KONTAN.CO.ID - JAKARTA. Pemanfaatan tenaga kerja asing sepertinya sudah jamak di zaman sekarang. Kenyataannya, tidak ada satu negara di dunia yang punya stok sumber daya memadai di semua bidang, di seluruh level.
Tentu, baik di sini ataupun di luar negeri, ada aturan bagi orang asing yang ingin masuk bekerja. Orang asing perlu lisensi dari pemerintah untuk bekerja di sini.
Pemerintah suatu negara, termasuk di Indonesia, adalah pemegang kunci untuk membukakan pintu bagi orang dari luar negeri untuk bekerja di wilayahnya.
Namun sesuatu yang lazim, bukan tidak mungkin menuai kegaduhan. Ini yang terjadi saat Pemerintah Indonesia mengungkap rencana penggunaan tenaga kerja asing (TKA) dalam pembangunan ibu kota baru, yang biasa disingkat IKN.
Kabar itu pertama kali diungkap Menteri Koordinator Kemaritiman dan Investasi (Menko Marves) Luhut Pandjaitan dalam rapat kerja dengan Badan Anggaran DPR pada Jumat pekan lalu. Dalam sebuah seremoni di kantornya, Menko Luhut melontarkan lagi niat itu berikut alasannya.
Inti penjelasan Menko Luhut, pemanfaatan TKA perlu karena belum tersedia sumber daya yang dibutuhkan. Jadi, penggunaan TKA itu untuk memastikan bangunan yang dihasilkan berkualitas.
Penyebab banyaknya kontra terhadap rencana yang terdengar biasa-biasa itu, juga bisa dimaklumi. Dari seluruh penduduk kita yang berkisar 270 juta orang, masih ada 5%-an yang menganggur.
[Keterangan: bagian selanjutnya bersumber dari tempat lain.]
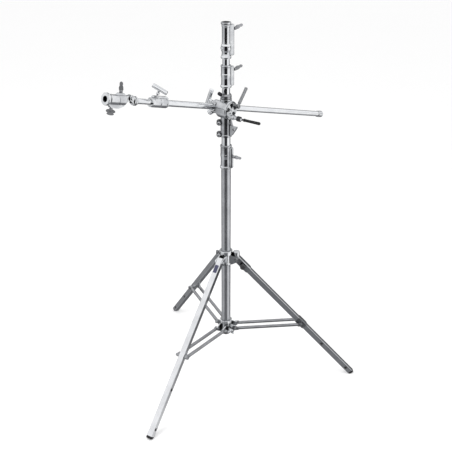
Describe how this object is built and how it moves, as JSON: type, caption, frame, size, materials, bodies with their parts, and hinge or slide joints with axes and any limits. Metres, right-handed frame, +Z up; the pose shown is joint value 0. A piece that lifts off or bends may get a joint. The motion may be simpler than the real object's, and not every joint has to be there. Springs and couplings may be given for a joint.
{
  "type": "light stand with boom arm",
  "caption": "Folding tripod light stand with telescoping risers and a tilting, extending boom arm, each ending in a socket for a stud.",
  "frame": {"origin": "on the floor, under the centre of the stand's bounding box", "axes": "+Z up along the column; +X along the levelling leg; the boom's tail points between +X and +Y"},
  "size_m": [1.2606, 1.3952, 2.015],
  "materials": {
    "chrome": "polished chrome plate",
    "satin_steel": "satin chromed steel tube",
    "cast_metal": "die-cast metal, chromed",
    "bolts": "bright zinc steel",
    "dark_metal": "blackened steel",
    "rubber": "matt black rubber",
    "black_plastic": "moulded black plastic",
    "label": "plain dark blue foil"
  },
  "bodies": {
    "base": {"base_tube": "satin_steel", "column_foot_plug": "black_plastic", "base_casting": "cast_metal", "brace_collar": "cast_metal", "brace_pivot_bolts": "bolts"},
    "base_lock_wing": {"base_lock_wing": "chrome"},
    "brace_collar_wing": {"brace_collar_wing": "chrome"},
    "leg_collar": {"leg_collar": "cast_metal", "leg_pivot_bolts": "bolts"},
    "leg_collar_knob": {"leg_collar_knob": "dark_metal"},
    "levelling_sleeve": {"levelling_sleeve": "cast_metal", "levelling_guide": "cast_metal"},
    "levelling_knob": {"levelling_knob": "black_plastic"},
    "leg_1": {"leg_1": "satin_steel", "foot_1": "rubber"},
    "leg_2": {"leg_2": "satin_steel", "foot_2": "rubber", "label_plate": "label"},
    "leg_3": {"leg_3": "satin_steel", "foot_3": "rubber"},
    "brace_1": {"brace_1": "satin_steel", "brace_1_ends": "satin_steel"},
    "brace_2": {"brace_2": "satin_steel", "brace_2_ends": "satin_steel"},
    "brace_3": {"brace_3": "satin_steel", "brace_3_ends": "satin_steel"},
    "riser_1": {"riser_1": "chrome", "riser_1_bush": "black_plastic", "riser_1_head": "cast_metal"},
    "riser_2_lock_knob": {"riser_2_lock_knob": "dark_metal"},
    "riser_2": {"riser_2": "chrome", "riser_2_bush": "black_plastic", "riser_2_casting": "cast_metal"},
    "riser_3_lock_wing": {"riser_3_lock_wing": "chrome"},
    "riser_3": {"riser_3": "chrome", "riser_3_bush": "black_plastic", "top_receiver": "cast_metal"},
    "receiver_lock_wing": {"receiver_lock_wing": "chrome"},
    "boom_bracket": {"boom_bracket": "cast_metal", "bracket_bolts": "bolts", "bracket_cover": "cast_metal"},
    "swivel_lock_lever": {"swivel_lock_lever": "dark_metal", "swivel_lock_grip": "rubber"},
    "tilt_lock_handle": {"tilt_lock_handle": "chrome"},
    "boom_sleeve": {"boom_sleeve": "cast_metal"},
    "boom_lock_t_handle": {"boom_lock_t_handle": "chrome"},
    "boom_lock_knob": {"boom_lock_knob": "chrome"},
    "boom_outer": {"boom_tube": "chrome", "boom_tail_cap": "cast_metal", "boom_collar": "cast_metal"},
    "boom_collar_t_handle": {"boom_collar_t_handle": "chrome"},
    "boom_inner": {"boom_inner_tube": "chrome", "boom_end_fork": "cast_metal", "fork_bolt": "bolts"},
    "boom_receiver": {"boom_receiver": "cast_metal"},
    "receiver_top_wing": {"receiver_top_wing": "chrome"},
    "receiver_low_wing": {"receiver_low_wing": "chrome"}
  },
  "joints": [
    {"name": "riser_1_slide", "type": "slide", "parent": "base", "child": "riser_1", "axis": [0, 0, 1], "range_m": [0, 0.95]},
    {"name": "riser_2_slide", "type": "slide", "parent": "riser_1", "child": "riser_2", "axis": [0, 0, 1], "range_m": [0, 1]},
    {"name": "riser_3_slide", "type": "slide", "parent": "riser_2", "child": "riser_3", "axis": [0, 0, 1], "range_m": [0, 1]},
    {"name": "leg_collar_slide", "type": "slide", "parent": "base", "child": "leg_collar", "axis": [0, 0, 1], "range_m": [0, 0.4771]},
    {"name": "leg_1_fold", "type": "hinge", "parent": "leg_collar", "child": "levelling_sleeve", "pos_m": [-0.0507, -0.04947, 0.73727], "axis": [0, 1, 0], "range_deg": [0, 42.39]},
    {"name": "brace_1_fold", "type": "hinge", "parent": "base", "child": "brace_1", "pos_m": [-0.0557, -0.04947, 0.301], "axis": [0, -1, 0], "range_deg": [0, 83.64]},
    {"name": "leg_2_fold", "type": "hinge", "parent": "leg_collar", "child": "leg_2", "pos_m": [-0.1407, -0.10143, 0.73727], "axis": [0.866, -0.5, 0], "range_deg": [0, 42.39]},
    {"name": "brace_2_fold", "type": "hinge", "parent": "base", "child": "brace_2", "pos_m": [-0.1382, -0.0971, 0.301], "axis": [-0.866, 0.5, 0], "range_deg": [0, 83.64]},
    {"name": "leg_3_fold", "type": "hinge", "parent": "leg_collar", "child": "leg_3", "pos_m": [-0.1407, 0.00249, 0.73727], "axis": [-0.866, -0.5, 0], "range_deg": [0, 42.39]},
    {"name": "brace_3_fold", "type": "hinge", "parent": "base", "child": "brace_3", "pos_m": [-0.1382, -0.00184, 0.301], "axis": [0.866, 0.5, 0], "range_deg": [0, 83.64]},
    {"name": "leg_1_level", "type": "slide", "parent": "levelling_sleeve", "child": "leg_1", "axis": [0.6742, 0, -0.7386], "range_m": [0, 0.09]},
    {"name": "base_lock_wing_turn", "type": "hinge", "parent": "base", "child": "base_lock_wing", "pos_m": [-0.1107, -0.04947, 1.336], "axis": [0.8829, -0.4695, 0], "continuous": true},
    {"name": "brace_collar_wing_turn", "type": "hinge", "parent": "base", "child": "brace_collar_wing", "pos_m": [-0.1107, -0.04947, 0.296], "axis": [0.5446, -0.8387, 0], "continuous": true},
    {"name": "leg_collar_knob_turn", "type": "hinge", "parent": "leg_collar", "child": "leg_collar_knob", "pos_m": [-0.1107, -0.04947, 0.772], "axis": [-1, 0, 0], "continuous": true},
    {"name": "levelling_knob_turn", "type": "hinge", "parent": "levelling_sleeve", "child": "levelling_knob", "pos_m": [-0.01834, -0.04947, 0.70182], "axis": [0, -1, 0], "continuous": true},
    {"name": "riser_2_lock_knob_turn", "type": "hinge", "parent": "riser_1", "child": "riser_2_lock_knob", "pos_m": [-0.12077, -0.0619, 1.6495], "axis": [-0.5155, -0.6366, 0.5736], "continuous": true},
    {"name": "riser_3_lock_wing_turn", "type": "hinge", "parent": "riser_2", "child": "riser_3_lock_wing", "pos_m": [-0.1107, -0.04947, 1.782], "axis": [0.9135, 0.4067, 0], "continuous": true},
    {"name": "receiver_lock_wing_turn", "type": "hinge", "parent": "riser_3", "child": "receiver_lock_wing", "pos_m": [-0.1107, -0.04947, 1.982], "axis": [0.9135, 0.4067, 0], "continuous": true},
    {"name": "boom_swivel", "type": "hinge", "parent": "riser_1", "child": "boom_bracket", "pos_m": [-0.1107, -0.04947, 1.583], "axis": [0, 0, 1], "continuous": true},
    {"name": "boom_tilt", "type": "hinge", "parent": "boom_bracket", "child": "boom_sleeve", "pos_m": [-0.15267, -0.01549, 1.583], "axis": [0.7771, -0.6293, 0], "range_deg": [-44, 60]},
    {"name": "boom_slide", "type": "slide", "parent": "boom_sleeve", "child": "boom_outer", "axis": [0.6055, 0.7478, -0.2723], "range_m": [-0.84, 0.29]},
    {"name": "boom_extend", "type": "slide", "parent": "boom_outer", "child": "boom_inner", "axis": [-0.6055, -0.7478, 0.2723], "range_m": [0, 0.9]},
    {"name": "receiver_tilt", "type": "hinge", "parent": "boom_inner", "child": "boom_receiver", "pos_m": [-0.51757, -0.4661, 1.75955], "axis": [0.7771, -0.6293, 0], "range_deg": [-85, 65]},
    {"name": "swivel_lock_lever_turn", "type": "hinge", "parent": "boom_bracket", "child": "swivel_lock_lever", "pos_m": [-0.1214, -0.06268, 1.557], "axis": [0.7771, -0.6293, 0], "continuous": true},
    {"name": "tilt_lock_handle_turn", "type": "hinge", "parent": "boom_bracket", "child": "tilt_lock_handle", "pos_m": [-0.09182, -0.02616, 1.6], "axis": [0.7771, -0.6293, 0], "range_deg": [-120, 120]},
    {"name": "boom_lock_t_handle_turn", "type": "hinge", "parent": "boom_sleeve", "child": "boom_lock_t_handle", "pos_m": [-0.15267, -0.01549, 1.583], "axis": [-0.6564, 0.6628, 0.3605], "continuous": true},
    {"name": "boom_lock_knob_turn", "type": "hinge", "parent": "boom_sleeve", "child": "boom_lock_knob", "pos_m": [-0.15267, -0.01549, 1.583], "axis": [-0.7294, 0.3848, -0.5656], "continuous": true},
    {"name": "boom_collar_t_handle_turn", "type": "hinge", "parent": "boom_outer", "child": "boom_collar_t_handle", "pos_m": [-0.43001, -0.35797, 1.7077], "axis": [0.45, -0.0396, 0.8922], "continuous": true},
    {"name": "receiver_top_wing_turn", "type": "hinge", "parent": "boom_receiver", "child": "receiver_top_wing", "pos_m": [-0.55717, -0.51501, 1.76488], "axis": [0.1714, 0.2116, 0.9622], "continuous": true},
    {"name": "receiver_low_wing_turn", "type": "hinge", "parent": "boom_receiver", "child": "receiver_low_wing", "pos_m": [-0.58381, -0.54791, 1.77686], "axis": [-0.1714, -0.2116, -0.9622], "continuous": true}
  ],
  "couplings": [
    {"joint": "leg_1_fold", "follows": "leg_collar_slide", "rad_per_m": 1.5507},
    {"joint": "brace_1_fold", "follows": "leg_collar_slide", "rad_per_m": 3.0595},
    {"joint": "leg_2_fold", "follows": "leg_collar_slide", "rad_per_m": 1.5507},
    {"joint": "brace_2_fold", "follows": "leg_collar_slide", "rad_per_m": 3.0595},
    {"joint": "leg_3_fold", "follows": "leg_collar_slide", "rad_per_m": 1.5507},
    {"joint": "brace_3_fold", "follows": "leg_collar_slide", "rad_per_m": 3.0595}
  ]
}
Pemanfaatan TKA menjadi isyu yang makin seksi karena masyarakat di sini cenderung pendek ingatan. Tak banyak yang mengingat kalau Maret tahun lalu, Presiden Joko Widodo sudah meneken Peraturan Pemerintah (PP) Nomor 12 Tahun 2023 tentang Pemberian Perizinan Berusaha, Kemudahan Berusaha dan Fasilitas Penanaman Modal bagi Pelaku Usaha di IKN. Aturan itu membuka peluang pemanfaatan tenaga kerja asing di IKN.
Dengan konteks semacam itu, pemerintah sudah seharusnya lebih cermat menyampaikan rencana tentang pemanfaatan TKA. Alih-alih cuma menyodorkan narasi yang keliwat sederhana tentang urgensi menggunakan TKA, pemerintah seharusnya menggunakan argumentasi yang lebih spesifik.
Bukankah kita sudah memiliki neraca tenaga kerja di sektor konstruksi? Mengapa tidak menggunakan data di neraca untuk meyakini publik bahwa kebutuhan tenaga kerja di IKN melampaui pasokan yang tersedia?